One of the most complete definitions of “salvage” is that given by Geoffrey Brice, QC in his book, Maritime Law of Salvage:
The right to salvage arises when a person, acting as a volunteer, preserves or contributes to preserving at sea any vessel, cargo, freight or other recognized subject of salvage in danger.
Although “salvage” has been defined in different ways, there are four common and essential features incorporated into all of the definitions: (1) a volunteer, (2) with the purpose of preserving, (3) a recognized subject of salvage, (4) which is in danger.

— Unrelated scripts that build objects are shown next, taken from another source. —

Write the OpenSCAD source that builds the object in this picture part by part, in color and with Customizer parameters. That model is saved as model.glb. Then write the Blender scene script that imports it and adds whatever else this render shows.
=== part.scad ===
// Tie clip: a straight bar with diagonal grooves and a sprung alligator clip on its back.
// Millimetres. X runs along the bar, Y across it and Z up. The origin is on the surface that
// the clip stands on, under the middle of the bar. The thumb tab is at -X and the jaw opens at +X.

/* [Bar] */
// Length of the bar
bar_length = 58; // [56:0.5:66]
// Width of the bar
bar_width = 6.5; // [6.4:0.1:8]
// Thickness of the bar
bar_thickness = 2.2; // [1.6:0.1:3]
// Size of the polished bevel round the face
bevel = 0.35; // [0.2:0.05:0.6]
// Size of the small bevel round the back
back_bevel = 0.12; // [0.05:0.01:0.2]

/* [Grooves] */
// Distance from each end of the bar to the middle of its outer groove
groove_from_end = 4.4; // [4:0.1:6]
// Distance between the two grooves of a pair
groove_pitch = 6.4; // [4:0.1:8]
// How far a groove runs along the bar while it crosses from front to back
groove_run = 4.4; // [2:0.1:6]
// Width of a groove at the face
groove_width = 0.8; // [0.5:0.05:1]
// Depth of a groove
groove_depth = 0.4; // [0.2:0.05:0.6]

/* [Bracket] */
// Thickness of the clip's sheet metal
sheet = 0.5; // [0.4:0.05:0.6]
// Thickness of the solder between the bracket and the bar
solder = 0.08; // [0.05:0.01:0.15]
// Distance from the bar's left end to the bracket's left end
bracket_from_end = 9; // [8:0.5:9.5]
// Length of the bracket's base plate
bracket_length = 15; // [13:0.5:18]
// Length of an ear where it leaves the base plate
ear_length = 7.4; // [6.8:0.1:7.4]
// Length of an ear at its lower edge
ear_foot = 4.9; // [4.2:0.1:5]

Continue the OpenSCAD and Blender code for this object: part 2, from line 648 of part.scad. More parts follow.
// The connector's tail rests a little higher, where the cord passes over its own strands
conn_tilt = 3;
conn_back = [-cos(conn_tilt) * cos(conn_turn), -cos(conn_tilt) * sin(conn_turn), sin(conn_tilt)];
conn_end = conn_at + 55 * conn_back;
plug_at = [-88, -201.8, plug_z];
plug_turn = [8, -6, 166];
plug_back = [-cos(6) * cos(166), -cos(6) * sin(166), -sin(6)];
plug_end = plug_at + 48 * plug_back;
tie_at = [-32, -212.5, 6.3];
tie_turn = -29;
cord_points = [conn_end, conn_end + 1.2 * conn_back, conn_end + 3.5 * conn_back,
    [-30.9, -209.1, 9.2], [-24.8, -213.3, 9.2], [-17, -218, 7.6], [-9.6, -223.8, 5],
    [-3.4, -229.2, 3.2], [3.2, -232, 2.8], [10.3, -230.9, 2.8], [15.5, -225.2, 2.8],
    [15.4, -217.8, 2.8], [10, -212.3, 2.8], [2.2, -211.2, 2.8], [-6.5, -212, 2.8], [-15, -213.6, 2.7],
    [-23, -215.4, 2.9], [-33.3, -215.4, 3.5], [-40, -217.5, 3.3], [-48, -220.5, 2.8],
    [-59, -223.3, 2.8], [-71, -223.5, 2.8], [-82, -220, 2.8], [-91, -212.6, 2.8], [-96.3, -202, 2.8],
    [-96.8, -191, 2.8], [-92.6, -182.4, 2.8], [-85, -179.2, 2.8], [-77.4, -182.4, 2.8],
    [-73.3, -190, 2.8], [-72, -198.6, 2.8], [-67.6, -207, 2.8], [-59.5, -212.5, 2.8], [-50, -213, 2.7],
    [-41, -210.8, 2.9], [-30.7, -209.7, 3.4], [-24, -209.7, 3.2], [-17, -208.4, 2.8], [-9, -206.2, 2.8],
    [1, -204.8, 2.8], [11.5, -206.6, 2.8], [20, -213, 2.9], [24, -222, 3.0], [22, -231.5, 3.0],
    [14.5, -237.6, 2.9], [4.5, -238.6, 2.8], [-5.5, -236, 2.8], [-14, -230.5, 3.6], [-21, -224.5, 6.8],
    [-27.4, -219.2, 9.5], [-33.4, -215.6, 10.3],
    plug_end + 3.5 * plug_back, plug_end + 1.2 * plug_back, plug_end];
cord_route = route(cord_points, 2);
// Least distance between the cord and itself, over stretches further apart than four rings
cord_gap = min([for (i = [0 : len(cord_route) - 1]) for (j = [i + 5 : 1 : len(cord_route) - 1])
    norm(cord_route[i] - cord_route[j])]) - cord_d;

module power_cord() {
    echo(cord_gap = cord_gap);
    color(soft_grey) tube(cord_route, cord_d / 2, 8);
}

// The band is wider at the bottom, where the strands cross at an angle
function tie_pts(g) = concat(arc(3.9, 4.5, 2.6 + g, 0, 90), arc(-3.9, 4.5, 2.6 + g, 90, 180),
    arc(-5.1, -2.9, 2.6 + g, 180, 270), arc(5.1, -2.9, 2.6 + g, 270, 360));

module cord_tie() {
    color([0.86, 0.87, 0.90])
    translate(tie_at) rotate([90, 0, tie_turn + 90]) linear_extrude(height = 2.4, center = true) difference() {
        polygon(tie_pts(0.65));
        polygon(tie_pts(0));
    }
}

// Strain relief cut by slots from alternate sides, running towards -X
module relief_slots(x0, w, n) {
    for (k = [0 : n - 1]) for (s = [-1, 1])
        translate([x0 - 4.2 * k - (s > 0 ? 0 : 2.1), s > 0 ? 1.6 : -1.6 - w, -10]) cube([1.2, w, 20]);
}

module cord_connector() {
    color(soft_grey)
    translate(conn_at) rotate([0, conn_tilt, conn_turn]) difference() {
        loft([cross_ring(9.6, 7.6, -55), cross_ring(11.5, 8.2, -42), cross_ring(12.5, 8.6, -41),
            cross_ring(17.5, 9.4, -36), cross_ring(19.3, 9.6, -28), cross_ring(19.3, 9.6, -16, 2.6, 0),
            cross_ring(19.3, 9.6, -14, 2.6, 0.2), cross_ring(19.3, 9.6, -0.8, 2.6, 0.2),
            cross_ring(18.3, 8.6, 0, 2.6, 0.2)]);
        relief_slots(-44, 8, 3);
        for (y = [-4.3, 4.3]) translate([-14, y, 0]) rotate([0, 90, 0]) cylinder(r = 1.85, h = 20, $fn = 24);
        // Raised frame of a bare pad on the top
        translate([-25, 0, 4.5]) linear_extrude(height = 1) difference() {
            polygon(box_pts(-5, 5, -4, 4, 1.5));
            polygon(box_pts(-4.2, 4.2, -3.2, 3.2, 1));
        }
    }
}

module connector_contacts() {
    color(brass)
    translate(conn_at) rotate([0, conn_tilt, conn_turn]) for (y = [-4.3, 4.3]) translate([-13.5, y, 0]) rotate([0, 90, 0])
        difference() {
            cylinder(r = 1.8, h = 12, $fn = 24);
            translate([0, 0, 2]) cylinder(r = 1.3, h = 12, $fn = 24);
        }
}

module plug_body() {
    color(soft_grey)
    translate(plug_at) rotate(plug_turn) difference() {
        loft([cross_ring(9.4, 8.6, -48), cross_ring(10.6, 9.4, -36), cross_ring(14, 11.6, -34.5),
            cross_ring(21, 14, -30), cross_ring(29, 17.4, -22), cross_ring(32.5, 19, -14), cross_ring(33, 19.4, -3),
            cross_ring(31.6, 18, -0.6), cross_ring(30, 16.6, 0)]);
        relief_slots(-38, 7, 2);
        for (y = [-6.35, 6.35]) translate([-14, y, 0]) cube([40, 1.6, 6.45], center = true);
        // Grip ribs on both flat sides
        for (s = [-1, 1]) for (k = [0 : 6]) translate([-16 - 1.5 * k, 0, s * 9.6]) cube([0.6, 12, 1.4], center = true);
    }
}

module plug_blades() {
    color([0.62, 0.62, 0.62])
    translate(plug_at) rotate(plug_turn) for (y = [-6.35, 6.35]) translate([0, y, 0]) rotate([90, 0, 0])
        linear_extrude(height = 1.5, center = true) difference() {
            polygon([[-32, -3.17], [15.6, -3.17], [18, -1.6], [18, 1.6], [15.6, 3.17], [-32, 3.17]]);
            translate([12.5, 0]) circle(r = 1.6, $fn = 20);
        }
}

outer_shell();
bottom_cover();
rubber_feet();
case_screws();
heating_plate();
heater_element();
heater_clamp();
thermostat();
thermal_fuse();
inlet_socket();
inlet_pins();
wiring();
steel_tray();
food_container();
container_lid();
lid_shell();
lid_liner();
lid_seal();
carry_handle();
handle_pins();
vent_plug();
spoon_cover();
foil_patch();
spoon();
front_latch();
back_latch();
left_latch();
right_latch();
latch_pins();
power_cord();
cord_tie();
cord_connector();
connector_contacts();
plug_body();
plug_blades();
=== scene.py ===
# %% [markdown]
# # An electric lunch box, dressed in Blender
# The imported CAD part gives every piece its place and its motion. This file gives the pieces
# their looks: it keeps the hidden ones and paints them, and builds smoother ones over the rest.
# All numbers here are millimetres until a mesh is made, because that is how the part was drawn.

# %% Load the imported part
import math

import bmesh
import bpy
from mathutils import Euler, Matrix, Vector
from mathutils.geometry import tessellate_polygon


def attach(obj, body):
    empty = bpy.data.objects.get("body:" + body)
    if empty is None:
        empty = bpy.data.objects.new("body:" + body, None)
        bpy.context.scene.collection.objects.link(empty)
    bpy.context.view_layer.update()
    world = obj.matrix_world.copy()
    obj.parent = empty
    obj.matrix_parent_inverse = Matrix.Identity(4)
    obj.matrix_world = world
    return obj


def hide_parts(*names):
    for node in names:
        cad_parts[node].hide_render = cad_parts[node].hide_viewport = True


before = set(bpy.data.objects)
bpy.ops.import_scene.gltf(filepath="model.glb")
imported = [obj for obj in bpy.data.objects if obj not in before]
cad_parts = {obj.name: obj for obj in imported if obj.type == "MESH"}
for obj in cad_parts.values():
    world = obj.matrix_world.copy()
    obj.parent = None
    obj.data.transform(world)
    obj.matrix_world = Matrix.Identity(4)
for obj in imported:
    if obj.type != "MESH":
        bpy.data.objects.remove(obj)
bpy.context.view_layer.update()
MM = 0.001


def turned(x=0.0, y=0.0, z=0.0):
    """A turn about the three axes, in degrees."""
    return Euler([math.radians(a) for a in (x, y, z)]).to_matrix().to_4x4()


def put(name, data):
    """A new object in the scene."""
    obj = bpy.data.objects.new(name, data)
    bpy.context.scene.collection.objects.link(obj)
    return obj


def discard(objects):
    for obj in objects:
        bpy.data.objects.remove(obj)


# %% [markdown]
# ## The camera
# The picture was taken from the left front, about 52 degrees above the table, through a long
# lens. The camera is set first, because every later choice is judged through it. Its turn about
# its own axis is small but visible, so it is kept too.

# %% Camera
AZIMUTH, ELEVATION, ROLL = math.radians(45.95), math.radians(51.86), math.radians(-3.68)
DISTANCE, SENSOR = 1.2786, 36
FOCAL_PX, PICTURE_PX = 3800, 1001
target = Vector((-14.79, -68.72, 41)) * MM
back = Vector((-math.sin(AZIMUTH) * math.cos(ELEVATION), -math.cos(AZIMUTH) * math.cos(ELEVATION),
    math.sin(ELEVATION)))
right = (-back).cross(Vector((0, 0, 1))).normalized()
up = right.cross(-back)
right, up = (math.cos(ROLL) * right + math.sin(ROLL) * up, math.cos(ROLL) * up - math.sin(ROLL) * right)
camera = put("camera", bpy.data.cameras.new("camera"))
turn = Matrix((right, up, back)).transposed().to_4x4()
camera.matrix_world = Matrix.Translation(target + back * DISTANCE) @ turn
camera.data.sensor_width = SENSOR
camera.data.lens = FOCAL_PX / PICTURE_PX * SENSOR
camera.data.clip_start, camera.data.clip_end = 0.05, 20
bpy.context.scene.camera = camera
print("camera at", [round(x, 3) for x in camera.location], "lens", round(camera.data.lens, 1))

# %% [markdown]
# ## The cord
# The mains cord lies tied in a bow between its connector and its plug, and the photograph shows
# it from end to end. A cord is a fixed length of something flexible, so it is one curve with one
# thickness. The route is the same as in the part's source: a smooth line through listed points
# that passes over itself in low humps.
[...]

It is important to note that salvage does not require that the salvor act in a spirit of charity or social concern. “The fact that salvors have been motivated by the opportunity for material gain does not prevent them from receiving an award of salvage,” The Lee (Circuit Court, E.D. Louisiana. Dec 27 1884-US). This is later reinforced by Article 13 of the 1989 Salvage Convention (to which most countries are signatories), which states that salvage may be carried out by professional salvors.
A modern example of salvage is the rescue of the tug J.A. Orgeron and its tow by the tanker Cherry Valley in 1994. The Orgeron was caught by Tropical Storm Gordon off the east coast of Florida when she lost propulsion power. Sixty-knot gusts pushed the tug and its barge toward the coast when the Captain called for help. The Cherry Valley went to see if she could assist. While maneuvering at night in 20-foot seas next to shoal water, the Cherry Valley rescued the crew, tug and barge with its cargo intact. The cargo, a $50 million liquid fuel cell for NASA’s space shuttle, constituted a clear salvage case. Captain Strong and the crew of the Cherry Valley received the American Merchant Marine Seamanship Trophy for their actions and the largest salvage award in U.S. maritime history. A book was written about this salvage, In Peril: A Daring Decision, A Captain’s Resolve, And the Salvage That Made History.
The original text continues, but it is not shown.